--- COLLECTED DATA ---

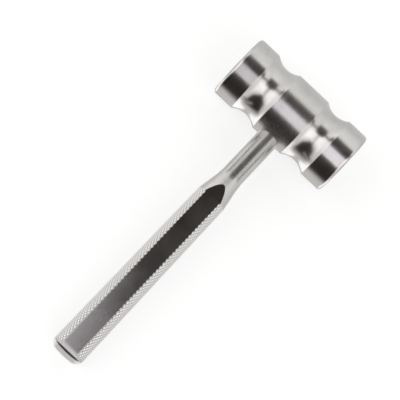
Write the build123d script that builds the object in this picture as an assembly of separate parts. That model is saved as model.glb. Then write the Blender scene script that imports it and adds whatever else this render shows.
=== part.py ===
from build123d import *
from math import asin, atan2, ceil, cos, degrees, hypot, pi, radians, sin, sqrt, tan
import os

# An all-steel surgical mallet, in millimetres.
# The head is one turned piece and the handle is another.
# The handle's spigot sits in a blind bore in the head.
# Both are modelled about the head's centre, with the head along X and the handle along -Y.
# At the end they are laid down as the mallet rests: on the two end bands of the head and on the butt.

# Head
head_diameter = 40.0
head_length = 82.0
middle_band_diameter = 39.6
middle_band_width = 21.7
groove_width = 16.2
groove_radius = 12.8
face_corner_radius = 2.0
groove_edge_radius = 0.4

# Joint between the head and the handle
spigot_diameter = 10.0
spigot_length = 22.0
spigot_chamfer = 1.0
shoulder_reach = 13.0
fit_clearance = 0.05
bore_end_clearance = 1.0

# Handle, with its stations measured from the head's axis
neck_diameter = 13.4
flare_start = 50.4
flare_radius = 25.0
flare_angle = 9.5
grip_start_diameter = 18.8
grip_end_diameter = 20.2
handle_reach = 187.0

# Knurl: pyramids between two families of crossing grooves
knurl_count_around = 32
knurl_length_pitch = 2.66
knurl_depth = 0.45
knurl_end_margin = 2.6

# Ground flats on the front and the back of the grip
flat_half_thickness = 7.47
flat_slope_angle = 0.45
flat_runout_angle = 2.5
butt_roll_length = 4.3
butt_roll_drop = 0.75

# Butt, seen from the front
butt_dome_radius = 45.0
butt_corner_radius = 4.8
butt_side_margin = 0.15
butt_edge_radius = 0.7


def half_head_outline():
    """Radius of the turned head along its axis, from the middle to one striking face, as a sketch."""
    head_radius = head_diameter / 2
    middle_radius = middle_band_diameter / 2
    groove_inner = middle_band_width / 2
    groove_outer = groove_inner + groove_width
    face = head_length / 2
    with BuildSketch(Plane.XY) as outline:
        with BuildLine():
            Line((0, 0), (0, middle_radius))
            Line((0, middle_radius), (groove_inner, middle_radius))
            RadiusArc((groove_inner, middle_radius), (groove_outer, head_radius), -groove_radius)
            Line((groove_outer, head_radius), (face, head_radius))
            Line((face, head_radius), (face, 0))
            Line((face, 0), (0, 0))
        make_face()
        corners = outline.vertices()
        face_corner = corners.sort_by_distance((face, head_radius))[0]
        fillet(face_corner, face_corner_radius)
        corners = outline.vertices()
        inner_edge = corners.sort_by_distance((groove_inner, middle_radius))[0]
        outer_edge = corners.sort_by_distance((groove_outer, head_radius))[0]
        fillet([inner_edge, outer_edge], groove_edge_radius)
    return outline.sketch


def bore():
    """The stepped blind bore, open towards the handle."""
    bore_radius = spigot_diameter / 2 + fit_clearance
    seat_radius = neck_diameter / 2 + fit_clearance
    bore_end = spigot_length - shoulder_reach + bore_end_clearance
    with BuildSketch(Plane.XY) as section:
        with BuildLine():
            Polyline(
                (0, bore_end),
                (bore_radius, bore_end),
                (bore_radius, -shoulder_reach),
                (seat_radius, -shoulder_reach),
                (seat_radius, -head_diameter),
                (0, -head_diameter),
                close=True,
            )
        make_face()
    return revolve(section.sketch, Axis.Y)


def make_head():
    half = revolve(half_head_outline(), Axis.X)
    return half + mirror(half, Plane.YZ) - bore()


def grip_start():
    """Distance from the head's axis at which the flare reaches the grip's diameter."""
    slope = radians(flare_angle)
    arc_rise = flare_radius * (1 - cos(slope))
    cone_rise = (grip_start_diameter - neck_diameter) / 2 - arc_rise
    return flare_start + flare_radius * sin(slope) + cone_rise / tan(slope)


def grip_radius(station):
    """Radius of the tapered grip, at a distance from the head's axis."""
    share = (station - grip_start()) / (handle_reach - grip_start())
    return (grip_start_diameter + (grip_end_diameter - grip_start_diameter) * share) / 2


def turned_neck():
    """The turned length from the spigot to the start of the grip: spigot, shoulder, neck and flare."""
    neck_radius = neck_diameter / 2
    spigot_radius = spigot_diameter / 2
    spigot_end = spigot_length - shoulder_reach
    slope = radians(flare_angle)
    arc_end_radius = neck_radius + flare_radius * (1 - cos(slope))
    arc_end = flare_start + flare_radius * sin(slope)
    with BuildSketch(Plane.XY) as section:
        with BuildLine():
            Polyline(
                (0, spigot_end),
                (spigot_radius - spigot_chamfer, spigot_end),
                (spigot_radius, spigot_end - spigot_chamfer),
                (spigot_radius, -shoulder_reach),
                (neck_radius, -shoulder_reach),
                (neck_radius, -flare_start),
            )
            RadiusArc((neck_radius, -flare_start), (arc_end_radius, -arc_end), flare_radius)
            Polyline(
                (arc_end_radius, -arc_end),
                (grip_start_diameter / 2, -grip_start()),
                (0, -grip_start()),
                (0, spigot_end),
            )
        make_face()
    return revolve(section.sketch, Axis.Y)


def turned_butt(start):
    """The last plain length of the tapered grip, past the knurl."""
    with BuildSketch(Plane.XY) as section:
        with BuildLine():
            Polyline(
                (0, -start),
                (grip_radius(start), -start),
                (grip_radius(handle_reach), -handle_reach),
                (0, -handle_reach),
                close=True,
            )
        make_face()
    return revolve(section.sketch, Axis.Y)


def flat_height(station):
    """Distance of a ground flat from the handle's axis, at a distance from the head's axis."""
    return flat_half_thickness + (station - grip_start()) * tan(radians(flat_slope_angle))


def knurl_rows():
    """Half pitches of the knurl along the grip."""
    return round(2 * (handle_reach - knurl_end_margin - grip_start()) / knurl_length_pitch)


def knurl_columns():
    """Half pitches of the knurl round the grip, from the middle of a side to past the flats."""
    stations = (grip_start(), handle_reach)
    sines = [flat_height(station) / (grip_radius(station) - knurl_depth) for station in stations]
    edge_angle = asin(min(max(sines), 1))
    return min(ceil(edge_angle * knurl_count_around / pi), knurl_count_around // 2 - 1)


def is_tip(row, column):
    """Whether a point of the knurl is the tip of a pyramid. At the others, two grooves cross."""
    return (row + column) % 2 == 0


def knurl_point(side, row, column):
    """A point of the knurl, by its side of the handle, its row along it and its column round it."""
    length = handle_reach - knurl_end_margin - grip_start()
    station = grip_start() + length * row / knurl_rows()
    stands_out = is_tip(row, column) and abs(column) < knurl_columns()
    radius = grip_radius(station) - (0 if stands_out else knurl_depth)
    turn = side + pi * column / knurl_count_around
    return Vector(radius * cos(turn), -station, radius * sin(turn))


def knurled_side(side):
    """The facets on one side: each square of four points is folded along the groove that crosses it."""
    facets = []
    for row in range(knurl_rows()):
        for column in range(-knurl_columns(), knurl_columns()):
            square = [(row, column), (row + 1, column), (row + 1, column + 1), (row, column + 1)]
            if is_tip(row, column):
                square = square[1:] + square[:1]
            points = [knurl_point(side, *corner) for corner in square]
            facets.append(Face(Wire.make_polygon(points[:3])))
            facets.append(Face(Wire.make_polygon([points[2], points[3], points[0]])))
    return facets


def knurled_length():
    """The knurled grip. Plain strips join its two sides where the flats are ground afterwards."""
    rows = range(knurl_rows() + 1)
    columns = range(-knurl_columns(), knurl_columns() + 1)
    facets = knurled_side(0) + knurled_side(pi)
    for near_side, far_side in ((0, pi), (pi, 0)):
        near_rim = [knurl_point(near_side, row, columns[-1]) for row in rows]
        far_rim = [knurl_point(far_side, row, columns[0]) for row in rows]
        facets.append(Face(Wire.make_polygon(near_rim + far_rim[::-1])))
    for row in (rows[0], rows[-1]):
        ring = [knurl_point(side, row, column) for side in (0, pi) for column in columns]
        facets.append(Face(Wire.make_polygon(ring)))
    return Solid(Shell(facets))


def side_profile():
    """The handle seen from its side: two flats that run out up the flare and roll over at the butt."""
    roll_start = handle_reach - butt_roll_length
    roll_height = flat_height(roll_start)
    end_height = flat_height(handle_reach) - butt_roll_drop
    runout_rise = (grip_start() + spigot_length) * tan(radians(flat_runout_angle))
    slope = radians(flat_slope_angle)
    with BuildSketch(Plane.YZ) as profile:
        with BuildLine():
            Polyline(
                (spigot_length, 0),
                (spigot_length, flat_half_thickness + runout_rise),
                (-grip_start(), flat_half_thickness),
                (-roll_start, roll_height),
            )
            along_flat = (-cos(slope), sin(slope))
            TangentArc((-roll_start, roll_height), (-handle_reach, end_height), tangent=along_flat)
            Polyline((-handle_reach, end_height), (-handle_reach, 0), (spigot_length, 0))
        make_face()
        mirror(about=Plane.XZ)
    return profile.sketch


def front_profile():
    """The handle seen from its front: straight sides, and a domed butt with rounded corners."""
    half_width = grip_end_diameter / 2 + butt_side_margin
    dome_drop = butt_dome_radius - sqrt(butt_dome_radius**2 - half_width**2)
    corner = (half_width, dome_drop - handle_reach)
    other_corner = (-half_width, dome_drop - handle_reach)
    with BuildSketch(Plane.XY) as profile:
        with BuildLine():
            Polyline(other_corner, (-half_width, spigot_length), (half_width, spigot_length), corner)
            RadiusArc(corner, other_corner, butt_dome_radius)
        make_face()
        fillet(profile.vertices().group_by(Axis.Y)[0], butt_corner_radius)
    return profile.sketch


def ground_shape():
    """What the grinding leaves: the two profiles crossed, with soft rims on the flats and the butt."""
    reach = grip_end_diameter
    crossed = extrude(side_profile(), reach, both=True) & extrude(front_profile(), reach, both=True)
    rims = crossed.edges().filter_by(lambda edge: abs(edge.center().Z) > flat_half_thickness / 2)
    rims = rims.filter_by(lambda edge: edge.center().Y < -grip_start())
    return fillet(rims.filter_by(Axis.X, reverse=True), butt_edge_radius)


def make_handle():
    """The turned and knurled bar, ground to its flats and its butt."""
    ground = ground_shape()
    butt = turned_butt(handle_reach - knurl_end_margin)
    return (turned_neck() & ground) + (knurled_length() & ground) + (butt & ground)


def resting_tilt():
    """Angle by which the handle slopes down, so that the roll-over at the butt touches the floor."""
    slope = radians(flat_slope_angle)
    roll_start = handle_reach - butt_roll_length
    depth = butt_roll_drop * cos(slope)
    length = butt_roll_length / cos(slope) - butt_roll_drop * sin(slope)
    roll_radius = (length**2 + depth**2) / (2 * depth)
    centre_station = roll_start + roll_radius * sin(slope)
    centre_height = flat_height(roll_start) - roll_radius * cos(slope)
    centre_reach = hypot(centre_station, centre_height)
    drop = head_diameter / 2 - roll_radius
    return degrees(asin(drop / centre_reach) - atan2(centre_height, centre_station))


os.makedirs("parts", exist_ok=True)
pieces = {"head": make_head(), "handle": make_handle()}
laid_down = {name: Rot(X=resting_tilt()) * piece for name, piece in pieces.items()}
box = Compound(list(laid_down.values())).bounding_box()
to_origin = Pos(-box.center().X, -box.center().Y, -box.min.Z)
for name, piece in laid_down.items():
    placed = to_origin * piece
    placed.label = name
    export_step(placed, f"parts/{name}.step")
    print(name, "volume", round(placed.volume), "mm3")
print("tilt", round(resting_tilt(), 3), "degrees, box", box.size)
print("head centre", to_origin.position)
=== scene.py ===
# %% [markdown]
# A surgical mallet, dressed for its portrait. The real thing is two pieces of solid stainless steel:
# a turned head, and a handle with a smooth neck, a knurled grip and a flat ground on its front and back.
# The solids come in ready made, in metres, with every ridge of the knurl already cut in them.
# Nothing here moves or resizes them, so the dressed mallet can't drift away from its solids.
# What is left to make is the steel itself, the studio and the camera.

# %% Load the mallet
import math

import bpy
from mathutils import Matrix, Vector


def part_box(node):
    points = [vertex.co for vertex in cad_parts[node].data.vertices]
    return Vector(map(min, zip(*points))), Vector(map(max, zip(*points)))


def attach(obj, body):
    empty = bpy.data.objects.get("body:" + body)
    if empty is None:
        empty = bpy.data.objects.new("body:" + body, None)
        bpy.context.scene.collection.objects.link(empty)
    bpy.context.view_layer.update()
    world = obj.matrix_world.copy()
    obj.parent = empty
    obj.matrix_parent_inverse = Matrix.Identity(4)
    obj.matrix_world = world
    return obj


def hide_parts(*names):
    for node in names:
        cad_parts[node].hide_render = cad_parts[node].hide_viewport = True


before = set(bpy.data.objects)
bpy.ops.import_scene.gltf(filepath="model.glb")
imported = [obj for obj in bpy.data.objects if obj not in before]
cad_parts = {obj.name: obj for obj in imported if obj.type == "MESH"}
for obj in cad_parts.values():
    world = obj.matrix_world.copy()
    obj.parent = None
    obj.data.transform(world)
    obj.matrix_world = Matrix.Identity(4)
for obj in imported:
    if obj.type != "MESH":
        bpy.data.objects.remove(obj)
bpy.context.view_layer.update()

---

Give again, word for word, every line of the listing above from the one with "return degrees(asin(drop /" to the one with "obj.parent = None", both inclusive, and nothing beyond them.

    return degrees(asin(drop / centre_reach) - atan2(centre_height, centre_station))


os.makedirs("parts", exist_ok=True)
pieces = {"head": make_head(), "handle": make_handle()}
laid_down = {name: Rot(X=resting_tilt()) * piece for name, piece in pieces.items()}
box = Compound(list(laid_down.values())).bounding_box()
to_origin = Pos(-box.center().X, -box.center().Y, -box.min.Z)
for name, piece in laid_down.items():
    placed = to_origin * piece
    placed.label = name
    export_step(placed, f"parts/{name}.step")
    print(name, "volume", round(placed.volume), "mm3")
print("tilt", round(resting_tilt(), 3), "degrees, box", box.size)
print("head centre", to_origin.position)
=== scene.py ===
# %% [markdown]
# A surgical mallet, dressed for its portrait. The real thing is two pieces of solid stainless steel:
# a turned head, and a handle with a smooth neck, a knurled grip and a flat ground on its front and back.
# The solids come in ready made, in metres, with every ridge of the knurl already cut in them.
# Nothing here moves or resizes them, so the dressed mallet can't drift away from its solids.
# What is left to make is the steel itself, the studio and the camera.

# %% Load the mallet
import math

import bpy
from mathutils import Matrix, Vector


def part_box(node):
    points = [vertex.co for vertex in cad_parts[node].data.vertices]
    return Vector(map(min, zip(*points))), Vector(map(max, zip(*points)))


def attach(obj, body):
    empty = bpy.data.objects.get("body:" + body)
    if empty is None:
        empty = bpy.data.objects.new("body:" + body, None)
        bpy.context.scene.collection.objects.link(empty)
    bpy.context.view_layer.update()
    world = obj.matrix_world.copy()
    obj.parent = empty
    obj.matrix_parent_inverse = Matrix.Identity(4)
    obj.matrix_world = world
    return obj


def hide_parts(*names):
    for node in names:
        cad_parts[node].hide_render = cad_parts[node].hide_viewport = True


before = set(bpy.data.objects)
bpy.ops.import_scene.gltf(filepath="model.glb")
imported = [obj for obj in bpy.data.objects if obj not in before]
cad_parts = {obj.name: obj for obj in imported if obj.type == "MESH"}
for obj in cad_parts.values():
    world = obj.matrix_world.copy()
    obj.parent = None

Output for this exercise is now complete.